## Work to do
Look below for the line containing "The Blender code"; from there through the line containing "return value *", both lines included, please set down each line exactly and nothing else.

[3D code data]
******

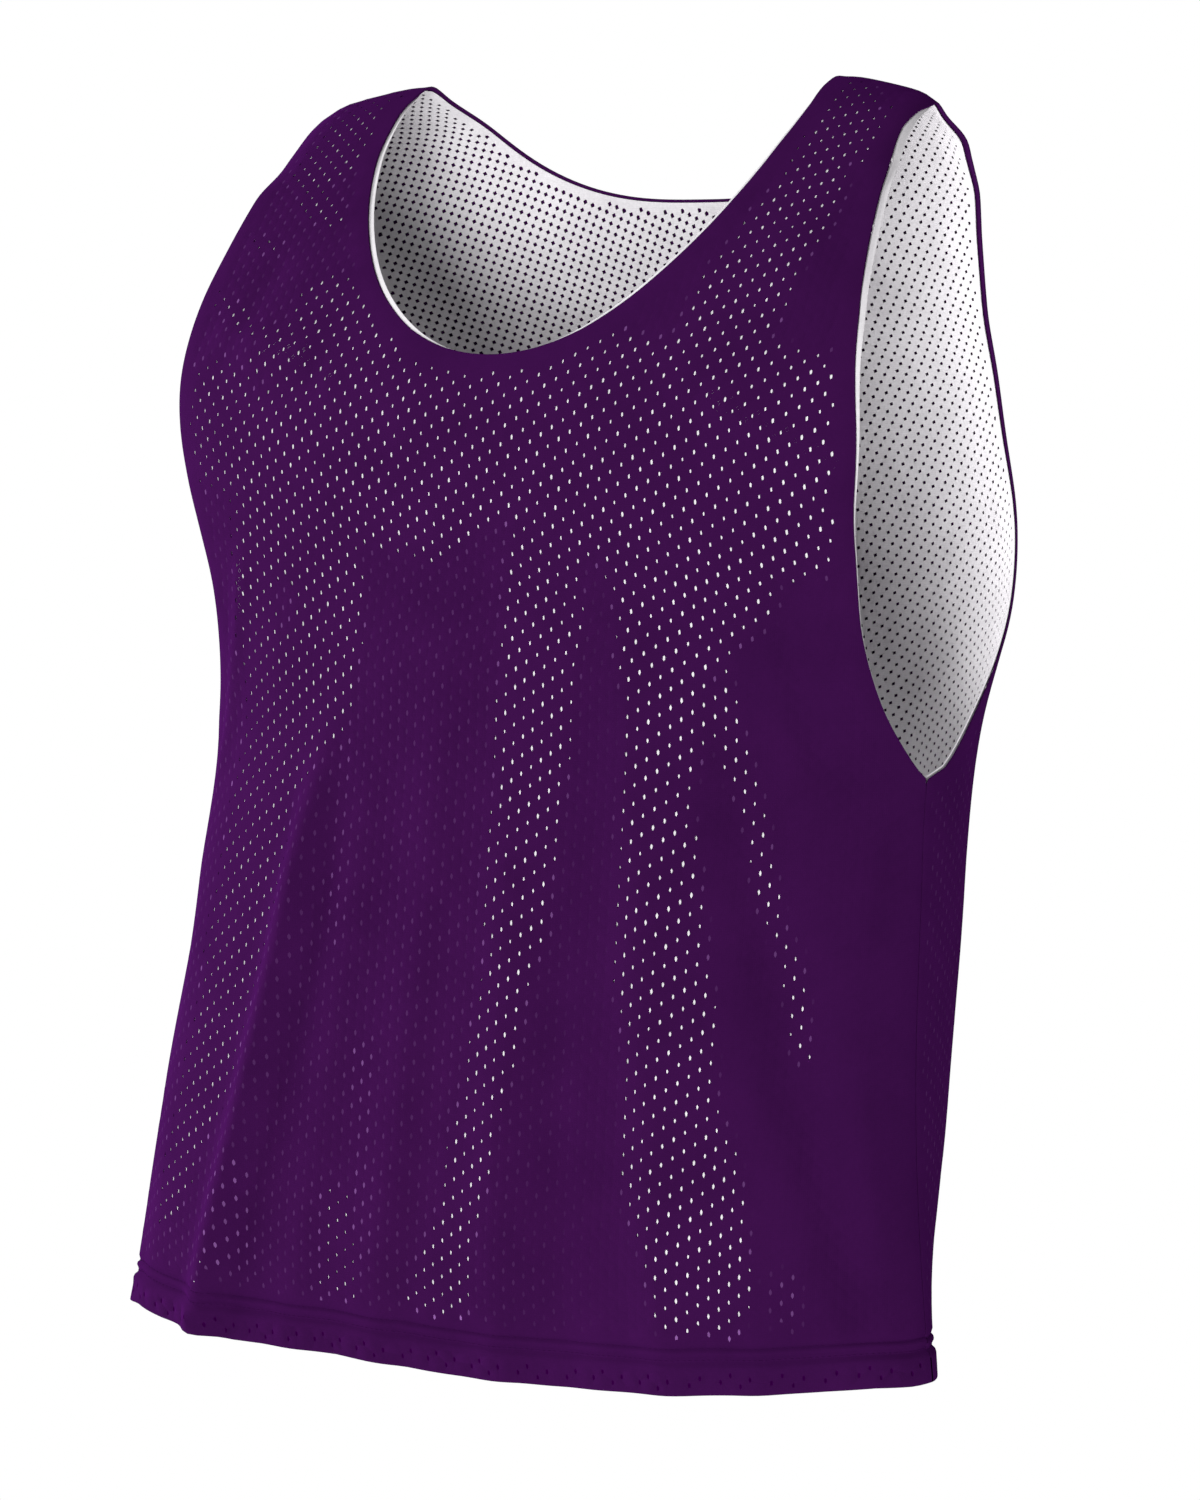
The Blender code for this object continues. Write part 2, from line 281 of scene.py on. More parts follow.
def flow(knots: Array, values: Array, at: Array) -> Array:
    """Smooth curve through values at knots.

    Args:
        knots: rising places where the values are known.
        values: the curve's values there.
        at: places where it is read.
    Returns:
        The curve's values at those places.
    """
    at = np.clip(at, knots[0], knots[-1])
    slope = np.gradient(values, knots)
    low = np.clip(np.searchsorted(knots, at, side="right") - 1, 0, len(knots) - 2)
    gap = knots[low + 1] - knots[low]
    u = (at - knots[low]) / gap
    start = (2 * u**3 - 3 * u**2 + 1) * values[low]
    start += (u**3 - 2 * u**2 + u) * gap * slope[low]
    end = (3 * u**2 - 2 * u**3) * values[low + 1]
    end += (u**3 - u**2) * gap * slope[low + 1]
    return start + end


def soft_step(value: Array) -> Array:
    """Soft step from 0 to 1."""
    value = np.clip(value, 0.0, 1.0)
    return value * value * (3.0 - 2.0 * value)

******

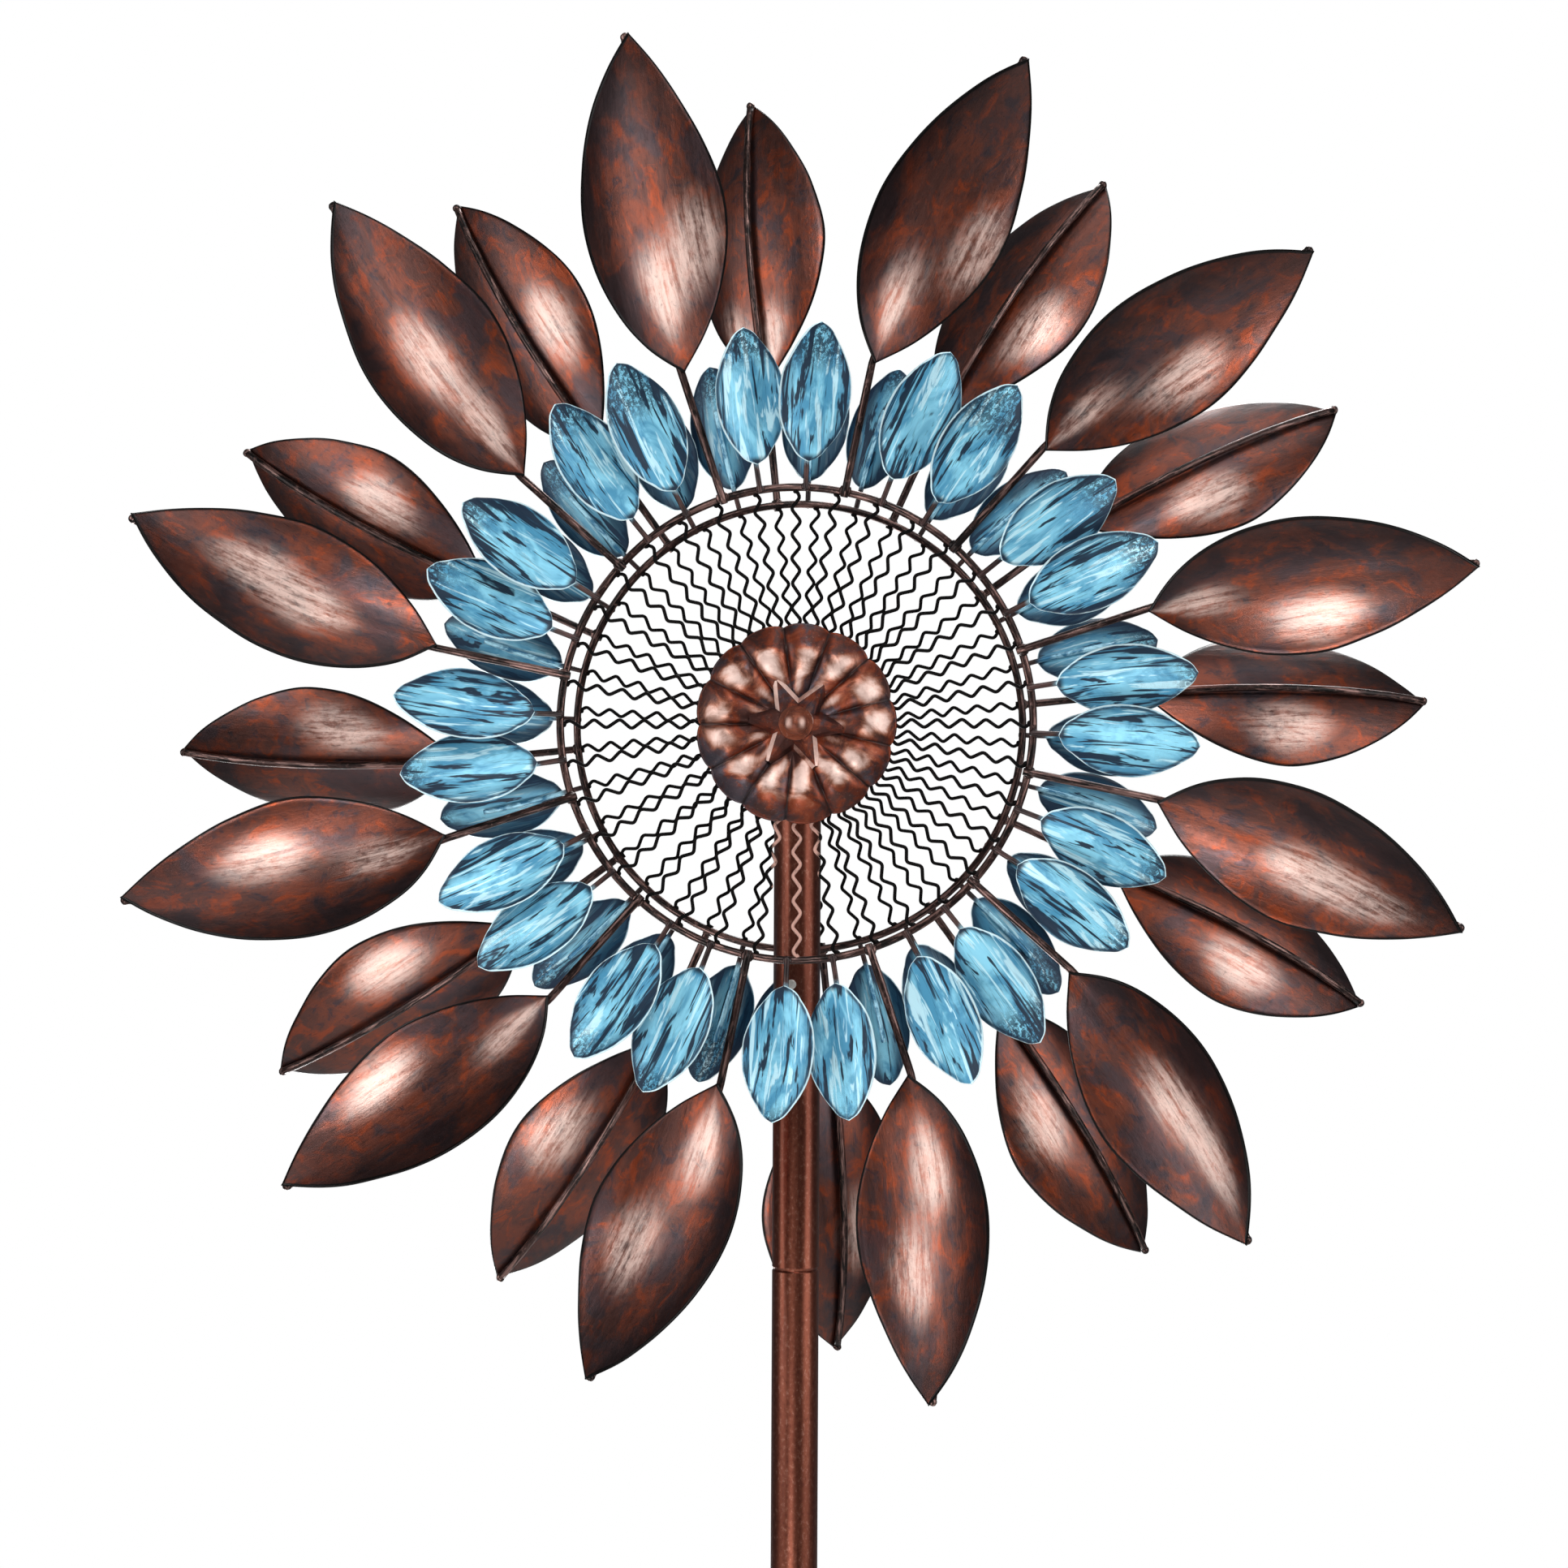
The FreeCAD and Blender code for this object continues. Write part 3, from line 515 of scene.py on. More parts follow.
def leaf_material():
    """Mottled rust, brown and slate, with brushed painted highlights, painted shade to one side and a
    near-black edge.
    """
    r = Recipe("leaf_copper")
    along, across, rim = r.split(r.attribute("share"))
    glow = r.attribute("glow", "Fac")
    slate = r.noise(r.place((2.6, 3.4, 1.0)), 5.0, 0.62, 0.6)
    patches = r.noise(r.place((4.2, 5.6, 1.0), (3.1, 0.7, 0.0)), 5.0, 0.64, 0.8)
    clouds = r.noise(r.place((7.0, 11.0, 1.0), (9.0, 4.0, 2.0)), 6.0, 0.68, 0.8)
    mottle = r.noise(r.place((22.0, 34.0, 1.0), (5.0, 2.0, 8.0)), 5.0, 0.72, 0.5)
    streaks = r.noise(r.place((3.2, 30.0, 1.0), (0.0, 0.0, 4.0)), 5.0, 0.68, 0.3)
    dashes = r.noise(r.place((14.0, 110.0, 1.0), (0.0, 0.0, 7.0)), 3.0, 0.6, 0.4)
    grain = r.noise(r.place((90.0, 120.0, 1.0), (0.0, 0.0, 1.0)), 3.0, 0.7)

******

## Full solution
The Blender code for this object continues. Write part 2, from line 281 of scene.py on. More parts follow.
def flow(knots: Array, values: Array, at: Array) -> Array:
    """Smooth curve through values at knots.

    Args:
        knots: rising places where the values are known.
        values: the curve's values there.
        at: places where it is read.
    Returns:
        The curve's values at those places.
    """
    at = np.clip(at, knots[0], knots[-1])
    slope = np.gradient(values, knots)
    low = np.clip(np.searchsorted(knots, at, side="right") - 1, 0, len(knots) - 2)
    gap = knots[low + 1] - knots[low]
    u = (at - knots[low]) / gap
    start = (2 * u**3 - 3 * u**2 + 1) * values[low]
    start += (u**3 - 2 * u**2 + u) * gap * slope[low]
    end = (3 * u**2 - 2 * u**3) * values[low + 1]
    end += (u**3 - u**2) * gap * slope[low + 1]
    return start + end


def soft_step(value: Array) -> Array:
    """Soft step from 0 to 1."""
    value = np.clip(value, 0.0, 1.0)
    return value * value * (3.0 - 2.0 * value)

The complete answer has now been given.